▶ Problem requirements: Everything from the first line down to the line containing "bolt_gap = 41; // [40:0.5:42]" should be reproduced exactly; please include nothing else.
++++
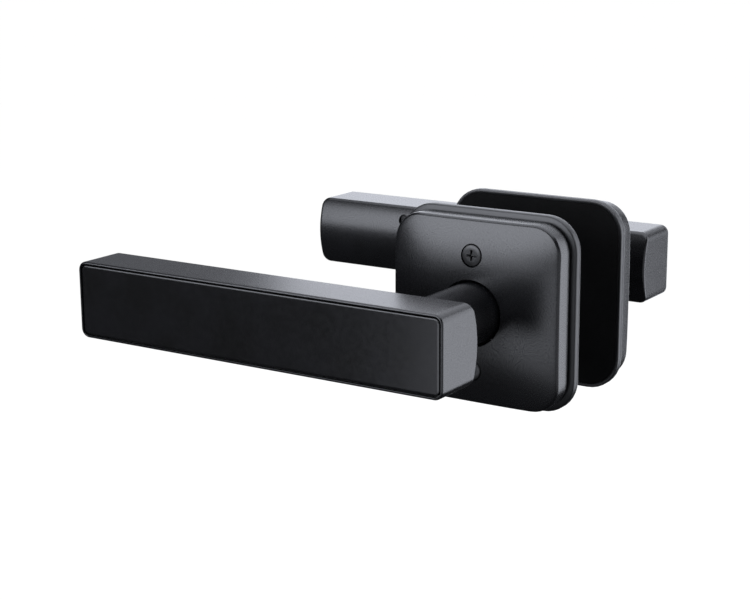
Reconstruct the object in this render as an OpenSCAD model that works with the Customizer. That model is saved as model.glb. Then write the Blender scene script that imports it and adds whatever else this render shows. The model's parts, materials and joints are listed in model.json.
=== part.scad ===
// Keypad smart lever lock: two mirrored lever-and-rose sets clamped on a door.
// Frame: the spindle runs along Y through the origin, +Z is up, the levers point to -X.
// The indoor door face is the plane y = 0 and the outdoor door face is y = door_t.
// The indoor set is drawn on the -Y side; the outdoor set is the same set mirrored.
// Depths are written as distances from the door face, so a larger depth is further out.

/* [Door] */
// Distance between the two door faces
door_t = 32; // [31:0.5:34]
// Distance between the two through bolts
bolt_gap = 41; // [40:0.5:42]

/* [Rose] */
// Side of the square base plate
plate_w = 69.8; // [69:0.1:72]
// Thickness of the base plate
plate_t = 3.2; // [3:0.1:3.6]
// Corner radius of the base plate
plate_r = 12.2; // [10:0.1:14]
// Side of the square rose cover
cover_w = 66; // [65:0.1:67]
// Corner radius of the rose cover
cover_r = 10.6; // [9:0.1:12]
// Depth of the rim of the cover, which leaves a groove in front of the plate
cover_rim = 4.8; // [4.4:0.1:6]
// Depth of the highest point of the cover's domed face
cover_top = 15.2; // [15:0.1:16]
// Radius of the dome
dome_r = 330; // [280:10:400]

/* [Lever] */
// Reach from the spindle to the tip of the lever
tip_x = 131.2; // [126:0.1:135]
// Overhang behind the spindle
heel_x = 22.4; // [20:0.1:24]
// Height of the arm
arm_h = 28.2; // [28:0.1:30]
// Depth of the arm's flat front
arm_front = 70.6; // [70:0.1:72]
// Width of the arm's flat top
arm_flat = 19.2; // [18:0.1:20]
// How far the back of the arm bulges beyond the flat top
arm_bulge = 3.4; // [3:0.1:4]
// Corner radius of the arm seen from the front
arm_r = 3.3; // [2.8:0.1:4]
// Radius of the neck
neck_r = 11; // [10.8:0.1:11.2]

/* [Panel] */
// Width of the metal lip around the panel
lip = 0.8; // [0.7:0.05:1]
// Gap between lip and panel
panel_gap = 0.45; // [0.3:0.05:0.6]
// Thickness of the panel
panel_t = 2; // [1.8:0.1:2.2]
// How far the panel sits behind the lip
panel_sunk = 0.2; // [0.1:0.05:0.3]

/* [Handle action] */
// How far a lever turns down from rest, in degrees
lever_turn = 50; // [40:1:55]
// Travel of the clutch pin
pin_travel = 3.5; // [3:0.1:3.5]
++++
▶ Task output:
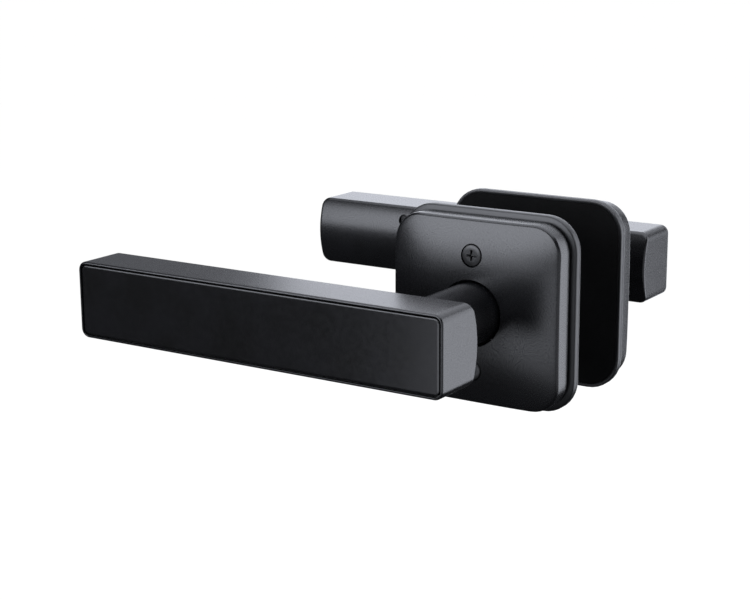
Reconstruct the object in this render as an OpenSCAD model that works with the Customizer. That model is saved as model.glb. Then write the Blender scene script that imports it and adds whatever else this render shows. The model's parts, materials and joints are listed in model.json.
=== part.scad ===
// Keypad smart lever lock: two mirrored lever-and-rose sets clamped on a door.
// Frame: the spindle runs along Y through the origin, +Z is up, the levers point to -X.
// The indoor door face is the plane y = 0 and the outdoor door face is y = door_t.
// The indoor set is drawn on the -Y side; the outdoor set is the same set mirrored.
// Depths are written as distances from the door face, so a larger depth is further out.

/* [Door] */
// Distance between the two door faces
door_t = 32; // [31:0.5:34]
// Distance between the two through bolts
bolt_gap = 41; // [40:0.5:42]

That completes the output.